Show me a better protagonist than Gus McCrae, that life-loving and bigger than life hero, and his friend and glum business partner Woodrow Call.
These men are mythic, meaning both are Western myth and bigger than the myth.
America agreed, making Lonesome Dove a longtime bestseller, and in 1986 it earned the Pulitzer prize for fiction.
The Wonderful Country, by Tom Lea, is one of my favorite novels.
It’s about a man trying to find home.
Martin Brady was originally from Missouri, but after the Civil War, he and his father (a Confederate veteran) left for Texas.
After his father is murdered, the boy Martin kills the man who murdered his father and flees to Mexico.
The book opens twenty years later as Martin returns to the American side of the river to buy guns for his Mexican patron (employer, or boss).
Lea was a talented artist who also drew the illustrations for The Wonderful Country.
Alan LeMay wrote two novels that could be considered, on first glance, to be “Westerns.”
But they’re not.
The Searchers is about racism, and how difficult it was to live in the rough West and then fit into “civilized” society.
Searchers begins with an Indian raid on a lonely Texas homestead.
Everyone is killed except one little girl, Debbie, who is taken captive (this actually happened many times in the West, particularly in Texas).
Thereafter, Debbie’s uncle, and a foster brother, scour the West for her.
When she’s found, her uncle doesn’t necessarily want her back.
Debbie is married to an Indian man.
In The Unforgiven, LeMay again uses Indians as a major part of the plot.
This time, a White family adopts an Indian child, only to find her tribe wasn’t ready to give her up.
The family and the Kiowas fight it out.
Who are the true relatives; the Indians who will kill the girl’s adopted family to get her back (which is a matter of principle), or the family who has raised her and cherishes her?
I love Adobe Walls, by W.R. Burnett.
Walls can be mistaken for a “Western,” but it’s an historical novel–meaning the plot is not dangling out there alone, like a Deadwood episode.

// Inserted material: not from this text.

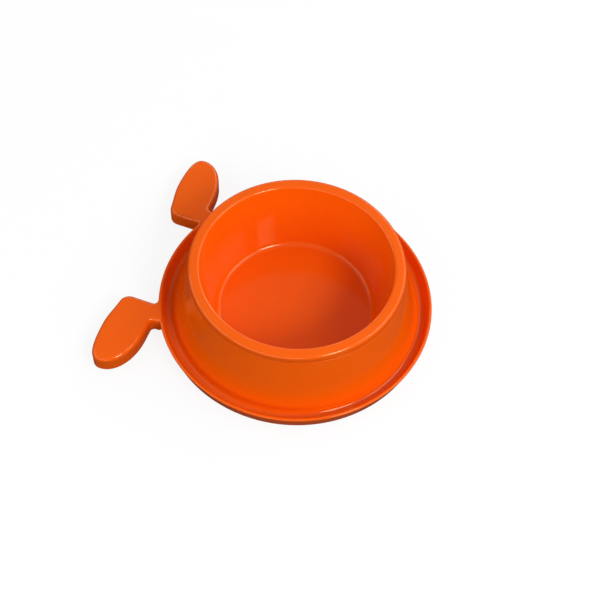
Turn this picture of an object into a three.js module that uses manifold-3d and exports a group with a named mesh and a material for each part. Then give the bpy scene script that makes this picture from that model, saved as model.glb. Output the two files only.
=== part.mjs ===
// A dog food bowl: a flared stand with a moat, a raised lip and two floppy-ear handles,
// a feeding bowl that lifts out of it, and rubber feet.
// Millimetres, +Z up. The origin is on the table, under the middle of the footprint,
// and the ears point towards +Y.
import * as THREE from "three";
import { mergeVertices, toCreasedNormals } from "three/addons/utils/BufferGeometryUtils.js";
import Module from "manifold-3d";

const wasm = await Module();
wasm.setup();

// Feeding bowl
const bowlHeight = 65;
const rimRadius = 84.5;
const rimWidth = 9.1;
const rimBandHeight = 7;
const rimOuterEdge = 3;
const rimInnerEdge = 2.6;
const rimSkirtWall = 2.3;
const rimSkirtEdge = 0.5;
const rimTopWall = 2.7;
const rimRootFillet = 0.7;
const bowlTaper = 12;
const bowlFloorHeight = 4.4;
const bowlFloorFillet = 5;
const bowlWall = 2.6;
const gateRadius = 4.5;
const gateDepth = 0.7;

// Stand: skirt, and the upstand that carries the feeding bowl
const standWall = 2.6;
const skirtFlare = 13.3;
const upstandWall = 2.2;
const upstandEdge = 0.7;
const shoulderEdge = 0.4;

// Stand: moat and lip
const moatWidth = 6.67;
const moatFloorHeight = 5.6;
const moatOuterFillet = 2.5;
const moatInnerFillet = 5;
const lipHeight = 15.8;
const lipFlare = 4;
const lipEdge = 1.25;
const footRimHeight = 1.4;
const footRimEdge = 0.5;

// Ears: the neck, and the lobe that hangs outwards from it. A reach is measured across
// from the neck's inner side, and a drop down from the lobe's tip.
const neckInnerX = 43.6;
const neckWidth = 15.1;
const neckLength = 7.3;
const neckFillet = 3;
const lobeLength = 63.9;
const lobeHeight = 34.3;
const lobeTipReach = 31.8;
const lobeCornerDrop = 3.5;
const lobeCornerRadius = 8.6;
const lobeCornerSweep = 82;
const lobeEndDrop = 11.5;
const lobeEndPull = 12;
const lobeUnderReach = 27.7;
const lobeUnderPull = 21.6;
const lobeNeckFillet = 3.6;
const earEdge = 3.6;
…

Culture and society are set in historical context.
We find out why Arizonians hate the Apache Indians, and the consequences to both Indians and Whites.
Also, it’s about how societies often reject their own warriors.
All of these books are dated, but you can get any of them from Amazon.
Finally, I want to discuss my own writing.
I’ve written five (if you don’t count the one I burned).
The Stamp of Heaven, published February 19, is about Lieutenant Beau Kerry, once a Confederate general and now hiding out in the Union Cavalry.
Kerry (and that’s not his true name) is wanted for an alleged war crime and a civil crime, and he ran when the feds came looking for him with blood in their eye.
My tagline: “The Divide Between North and South Runs Through One Soldier’s Heart.”
Scalp Mountain is about the Indian Wars in Texas. My tag line reads, “Everyone was right, everyone was wrong and everyone got hurt.”
It’s also about Mason Lohman, who (secretly) loves another man, Colum McNeal.
Lohman attempts to solve his problem (men did not confess to these kind of desires in 19th century Texas) in the only way he knows how: By killing Colum.
Del Norte is also set in frontier Texas, but it’s about a man and woman who are in the saloon business together.
Thomas loves Magdalena, Magdalena is scared to love Thomas, and then figures from the past come back to haunt both of them.
Saint of the Burning Heart is set in 20th century Texas, amid racial turmoil.
Why won’t Nicki give up on Frank (her adopted brother)? Why can’t she make him love her again?
In writing these books, I’ve tried to write novels and not “Westerns.”
I’ve written about what I care about; Texas and its people, the country, our complicated and difficult past (I’m a Texan) and what motivates human beings.
Read me, or read any of the other novels I’ve mentioned.
And remember, there’s plenty of other good books out there, many of them set in the West.